16 May 2009

BTQ

I'm a bit of a stickler for usage, and often find myself riled by abusage. I'm not over-zealous, but I try to be correct. When I find that I've committed a diction sin or grammatical error, I like to work on it and rid myself of it. One of the many, many phrases in English that had a narrow, specific meaning or usage at one time but has morphed into a less precise, broader-applied phrase is "begging the question." There is a blog--well, a website, at least--that attacks this abusage and points us to the proper path. It is called Beg the question: get it right. Just this morning I improperly used BTQ in a comment on a blog post. I meant to say "raises the question," but lapsed into an idiomatic mistake and used the aforementioned BTQ. Blog posts are timely, ethereal things. Tomorrow there is a new post and the old ones are forgotten even if they are carefully archived and catalogued by Google.
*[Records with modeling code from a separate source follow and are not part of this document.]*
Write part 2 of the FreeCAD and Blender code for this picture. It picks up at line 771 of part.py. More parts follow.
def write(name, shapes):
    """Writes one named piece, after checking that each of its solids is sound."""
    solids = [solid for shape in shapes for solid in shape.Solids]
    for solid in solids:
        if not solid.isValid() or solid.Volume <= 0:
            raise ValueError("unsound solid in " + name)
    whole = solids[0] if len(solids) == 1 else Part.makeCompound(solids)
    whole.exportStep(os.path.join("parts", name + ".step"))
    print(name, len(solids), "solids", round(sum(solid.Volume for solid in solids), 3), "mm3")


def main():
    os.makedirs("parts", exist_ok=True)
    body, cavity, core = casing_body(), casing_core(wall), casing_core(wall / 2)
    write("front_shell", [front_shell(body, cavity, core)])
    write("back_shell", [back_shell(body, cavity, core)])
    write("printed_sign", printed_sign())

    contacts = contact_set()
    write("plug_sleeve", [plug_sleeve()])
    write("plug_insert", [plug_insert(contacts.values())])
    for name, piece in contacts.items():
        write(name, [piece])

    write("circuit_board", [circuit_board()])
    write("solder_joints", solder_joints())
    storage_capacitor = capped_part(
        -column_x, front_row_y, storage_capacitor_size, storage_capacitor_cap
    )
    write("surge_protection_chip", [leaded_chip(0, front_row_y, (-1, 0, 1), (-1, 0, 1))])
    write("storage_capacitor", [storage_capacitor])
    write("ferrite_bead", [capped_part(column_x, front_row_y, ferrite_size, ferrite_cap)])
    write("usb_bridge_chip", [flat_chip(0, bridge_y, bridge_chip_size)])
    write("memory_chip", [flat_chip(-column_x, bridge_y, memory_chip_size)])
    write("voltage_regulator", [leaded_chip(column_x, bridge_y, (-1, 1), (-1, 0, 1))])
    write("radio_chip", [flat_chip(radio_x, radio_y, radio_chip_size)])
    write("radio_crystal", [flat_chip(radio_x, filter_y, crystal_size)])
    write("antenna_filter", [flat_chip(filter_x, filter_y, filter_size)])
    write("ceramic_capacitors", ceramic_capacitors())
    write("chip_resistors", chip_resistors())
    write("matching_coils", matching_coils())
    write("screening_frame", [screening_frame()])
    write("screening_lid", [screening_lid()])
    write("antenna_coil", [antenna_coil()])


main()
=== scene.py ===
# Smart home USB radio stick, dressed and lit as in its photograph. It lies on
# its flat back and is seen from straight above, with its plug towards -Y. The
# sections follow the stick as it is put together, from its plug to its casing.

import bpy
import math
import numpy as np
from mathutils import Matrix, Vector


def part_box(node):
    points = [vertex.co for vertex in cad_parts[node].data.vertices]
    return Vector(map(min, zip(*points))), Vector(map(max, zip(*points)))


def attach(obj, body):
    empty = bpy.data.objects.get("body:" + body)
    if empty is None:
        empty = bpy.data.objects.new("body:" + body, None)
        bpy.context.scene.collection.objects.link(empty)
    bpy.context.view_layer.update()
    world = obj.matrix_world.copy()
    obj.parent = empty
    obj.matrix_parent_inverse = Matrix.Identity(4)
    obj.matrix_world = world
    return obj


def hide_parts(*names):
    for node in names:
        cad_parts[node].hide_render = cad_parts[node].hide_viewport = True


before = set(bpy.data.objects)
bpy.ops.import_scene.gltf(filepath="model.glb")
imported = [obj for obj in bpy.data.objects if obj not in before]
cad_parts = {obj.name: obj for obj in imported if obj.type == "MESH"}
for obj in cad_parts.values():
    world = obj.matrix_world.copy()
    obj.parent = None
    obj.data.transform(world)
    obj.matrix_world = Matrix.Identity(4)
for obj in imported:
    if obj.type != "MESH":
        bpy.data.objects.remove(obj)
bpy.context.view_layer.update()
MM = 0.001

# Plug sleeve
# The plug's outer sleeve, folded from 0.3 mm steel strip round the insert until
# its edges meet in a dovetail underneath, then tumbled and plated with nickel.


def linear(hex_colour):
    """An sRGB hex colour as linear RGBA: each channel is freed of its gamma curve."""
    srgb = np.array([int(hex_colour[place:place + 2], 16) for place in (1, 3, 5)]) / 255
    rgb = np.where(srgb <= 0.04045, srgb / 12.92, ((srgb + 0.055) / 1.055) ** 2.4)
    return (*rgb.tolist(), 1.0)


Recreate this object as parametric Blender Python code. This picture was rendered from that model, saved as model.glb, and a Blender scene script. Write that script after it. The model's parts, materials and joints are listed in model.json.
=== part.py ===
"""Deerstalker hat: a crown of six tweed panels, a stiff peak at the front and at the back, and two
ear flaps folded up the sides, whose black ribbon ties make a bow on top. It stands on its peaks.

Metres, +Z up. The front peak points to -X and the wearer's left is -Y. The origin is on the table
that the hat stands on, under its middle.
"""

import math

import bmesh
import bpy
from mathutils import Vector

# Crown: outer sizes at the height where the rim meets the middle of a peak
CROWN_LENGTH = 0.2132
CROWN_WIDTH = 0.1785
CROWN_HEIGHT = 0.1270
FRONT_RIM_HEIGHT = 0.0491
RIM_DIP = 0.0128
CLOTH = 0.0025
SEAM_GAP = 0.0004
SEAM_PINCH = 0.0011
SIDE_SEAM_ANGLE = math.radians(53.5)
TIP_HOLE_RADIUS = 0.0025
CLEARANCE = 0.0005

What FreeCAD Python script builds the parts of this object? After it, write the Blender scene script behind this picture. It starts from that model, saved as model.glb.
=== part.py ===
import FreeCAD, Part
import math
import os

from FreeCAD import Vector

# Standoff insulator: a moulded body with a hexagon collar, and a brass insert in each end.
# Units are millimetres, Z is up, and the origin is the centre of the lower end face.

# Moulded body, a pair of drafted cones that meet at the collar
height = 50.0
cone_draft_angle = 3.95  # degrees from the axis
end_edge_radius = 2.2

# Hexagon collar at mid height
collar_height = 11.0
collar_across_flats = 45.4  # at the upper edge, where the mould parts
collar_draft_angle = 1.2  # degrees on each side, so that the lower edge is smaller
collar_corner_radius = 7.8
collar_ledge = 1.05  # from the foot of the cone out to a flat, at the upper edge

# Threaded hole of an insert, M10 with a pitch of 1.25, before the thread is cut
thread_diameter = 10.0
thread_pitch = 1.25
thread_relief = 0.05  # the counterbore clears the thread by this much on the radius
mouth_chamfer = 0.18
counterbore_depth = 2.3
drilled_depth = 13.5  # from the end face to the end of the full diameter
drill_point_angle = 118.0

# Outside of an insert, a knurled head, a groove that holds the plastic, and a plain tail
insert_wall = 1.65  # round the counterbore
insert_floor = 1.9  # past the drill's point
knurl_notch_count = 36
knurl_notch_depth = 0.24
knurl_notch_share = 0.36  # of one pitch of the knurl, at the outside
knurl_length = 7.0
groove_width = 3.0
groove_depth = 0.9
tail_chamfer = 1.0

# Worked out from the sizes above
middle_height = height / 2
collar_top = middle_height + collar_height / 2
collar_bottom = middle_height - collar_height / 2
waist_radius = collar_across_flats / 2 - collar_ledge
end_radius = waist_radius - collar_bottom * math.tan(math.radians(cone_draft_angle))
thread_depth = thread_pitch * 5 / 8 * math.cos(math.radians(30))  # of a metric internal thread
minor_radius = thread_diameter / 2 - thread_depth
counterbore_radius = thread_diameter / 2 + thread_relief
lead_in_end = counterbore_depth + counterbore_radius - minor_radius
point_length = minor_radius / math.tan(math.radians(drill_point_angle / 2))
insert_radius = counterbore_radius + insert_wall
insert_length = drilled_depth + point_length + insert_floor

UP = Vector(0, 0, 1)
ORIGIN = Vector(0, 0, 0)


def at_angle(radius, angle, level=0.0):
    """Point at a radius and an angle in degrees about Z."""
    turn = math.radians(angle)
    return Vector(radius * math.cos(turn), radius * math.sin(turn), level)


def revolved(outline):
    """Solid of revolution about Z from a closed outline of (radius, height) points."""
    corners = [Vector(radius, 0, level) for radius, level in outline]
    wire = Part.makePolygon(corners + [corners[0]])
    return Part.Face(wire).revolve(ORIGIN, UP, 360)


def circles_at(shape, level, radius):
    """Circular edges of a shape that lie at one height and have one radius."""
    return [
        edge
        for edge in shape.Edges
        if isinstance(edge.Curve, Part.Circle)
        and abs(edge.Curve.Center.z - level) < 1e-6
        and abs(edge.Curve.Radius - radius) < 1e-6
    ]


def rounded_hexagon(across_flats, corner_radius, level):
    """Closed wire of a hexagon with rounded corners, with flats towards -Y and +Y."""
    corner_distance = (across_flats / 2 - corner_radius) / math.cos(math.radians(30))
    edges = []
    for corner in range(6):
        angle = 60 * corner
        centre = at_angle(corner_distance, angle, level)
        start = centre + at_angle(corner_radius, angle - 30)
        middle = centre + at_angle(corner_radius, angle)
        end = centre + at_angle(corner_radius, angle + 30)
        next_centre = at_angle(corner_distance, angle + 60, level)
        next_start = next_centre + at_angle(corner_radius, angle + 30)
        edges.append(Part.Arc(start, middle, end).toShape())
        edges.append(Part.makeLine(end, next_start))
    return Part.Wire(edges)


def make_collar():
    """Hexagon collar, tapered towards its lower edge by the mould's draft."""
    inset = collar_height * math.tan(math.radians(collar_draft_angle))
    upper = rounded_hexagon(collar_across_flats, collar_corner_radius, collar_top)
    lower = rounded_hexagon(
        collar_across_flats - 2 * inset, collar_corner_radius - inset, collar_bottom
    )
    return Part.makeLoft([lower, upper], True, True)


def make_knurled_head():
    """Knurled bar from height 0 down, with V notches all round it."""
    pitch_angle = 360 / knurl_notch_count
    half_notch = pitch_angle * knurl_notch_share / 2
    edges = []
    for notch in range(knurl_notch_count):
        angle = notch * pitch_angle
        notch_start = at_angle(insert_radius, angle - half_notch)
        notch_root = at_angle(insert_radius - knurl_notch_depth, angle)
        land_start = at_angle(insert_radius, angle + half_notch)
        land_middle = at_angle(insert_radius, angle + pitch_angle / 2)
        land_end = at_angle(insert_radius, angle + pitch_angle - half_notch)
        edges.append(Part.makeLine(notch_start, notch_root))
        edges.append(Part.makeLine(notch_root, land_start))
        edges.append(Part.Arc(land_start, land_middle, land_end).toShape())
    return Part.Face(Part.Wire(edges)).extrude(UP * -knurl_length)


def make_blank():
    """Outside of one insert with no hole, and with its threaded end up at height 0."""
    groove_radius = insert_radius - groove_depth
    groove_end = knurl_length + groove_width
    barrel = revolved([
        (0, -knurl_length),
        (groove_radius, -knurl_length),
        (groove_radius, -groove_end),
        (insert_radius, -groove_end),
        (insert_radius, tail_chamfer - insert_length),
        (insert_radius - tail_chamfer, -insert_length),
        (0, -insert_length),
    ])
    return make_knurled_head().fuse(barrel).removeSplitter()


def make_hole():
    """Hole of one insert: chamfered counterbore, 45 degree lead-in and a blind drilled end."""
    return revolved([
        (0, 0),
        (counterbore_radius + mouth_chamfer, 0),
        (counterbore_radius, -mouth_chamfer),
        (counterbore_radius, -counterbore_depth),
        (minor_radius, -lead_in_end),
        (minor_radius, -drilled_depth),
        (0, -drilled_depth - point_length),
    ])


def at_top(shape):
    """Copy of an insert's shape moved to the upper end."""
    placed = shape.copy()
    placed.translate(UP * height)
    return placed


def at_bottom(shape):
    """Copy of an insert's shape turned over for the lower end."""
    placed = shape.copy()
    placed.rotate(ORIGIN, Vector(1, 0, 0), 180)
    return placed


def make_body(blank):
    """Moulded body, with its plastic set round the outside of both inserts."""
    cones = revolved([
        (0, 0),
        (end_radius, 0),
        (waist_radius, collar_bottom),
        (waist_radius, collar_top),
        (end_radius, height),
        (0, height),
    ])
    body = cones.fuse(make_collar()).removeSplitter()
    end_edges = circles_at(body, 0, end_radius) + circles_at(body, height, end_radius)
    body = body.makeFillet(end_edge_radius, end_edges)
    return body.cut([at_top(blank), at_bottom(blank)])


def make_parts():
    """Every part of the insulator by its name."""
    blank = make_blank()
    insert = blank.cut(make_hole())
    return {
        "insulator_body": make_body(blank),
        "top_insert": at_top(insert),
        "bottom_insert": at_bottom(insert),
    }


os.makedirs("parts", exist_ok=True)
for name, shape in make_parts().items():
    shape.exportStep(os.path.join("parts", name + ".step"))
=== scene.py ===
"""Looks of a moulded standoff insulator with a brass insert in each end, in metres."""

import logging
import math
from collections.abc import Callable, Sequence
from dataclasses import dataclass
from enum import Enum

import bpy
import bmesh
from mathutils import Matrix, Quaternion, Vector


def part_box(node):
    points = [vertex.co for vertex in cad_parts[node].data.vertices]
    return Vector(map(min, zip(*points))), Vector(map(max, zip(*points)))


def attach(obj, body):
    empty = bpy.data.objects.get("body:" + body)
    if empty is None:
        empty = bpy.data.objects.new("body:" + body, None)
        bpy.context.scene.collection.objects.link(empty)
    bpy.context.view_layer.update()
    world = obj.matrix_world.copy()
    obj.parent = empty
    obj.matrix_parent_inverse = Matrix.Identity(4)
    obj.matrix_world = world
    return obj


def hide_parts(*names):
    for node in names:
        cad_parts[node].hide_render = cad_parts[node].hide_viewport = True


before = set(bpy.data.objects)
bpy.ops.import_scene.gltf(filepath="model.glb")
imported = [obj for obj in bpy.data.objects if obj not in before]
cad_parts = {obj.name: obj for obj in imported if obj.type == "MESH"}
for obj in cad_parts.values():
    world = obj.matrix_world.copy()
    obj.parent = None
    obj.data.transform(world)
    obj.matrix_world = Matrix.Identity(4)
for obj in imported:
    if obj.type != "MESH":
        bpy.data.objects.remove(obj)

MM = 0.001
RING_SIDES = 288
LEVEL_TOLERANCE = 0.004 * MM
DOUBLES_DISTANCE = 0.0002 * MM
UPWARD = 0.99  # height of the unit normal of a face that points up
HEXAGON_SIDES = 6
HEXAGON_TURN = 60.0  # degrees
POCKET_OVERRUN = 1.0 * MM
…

Comments are often conversational, and the grammar, spelling, and diction mistakes they exhibit are more than anything a result of the hurried, off-the-cuff nature of that form of expression. But I don't like that: I appreciate proper English. So I was chagrined by my casual mistake. "Begging the question" means to assume something is true simply because you've stated it. It is a logical fallacy, a weakness in an argument, a bit of rhetorical cluelessness. "I don't like hamburgers because they aren't any good" is begging the question. You are asserting the truth of the statement without any foundation. Alas, this usage is perhaps obsolete in our fast-moving times, but it got WordMan™ off his duff for today, at least!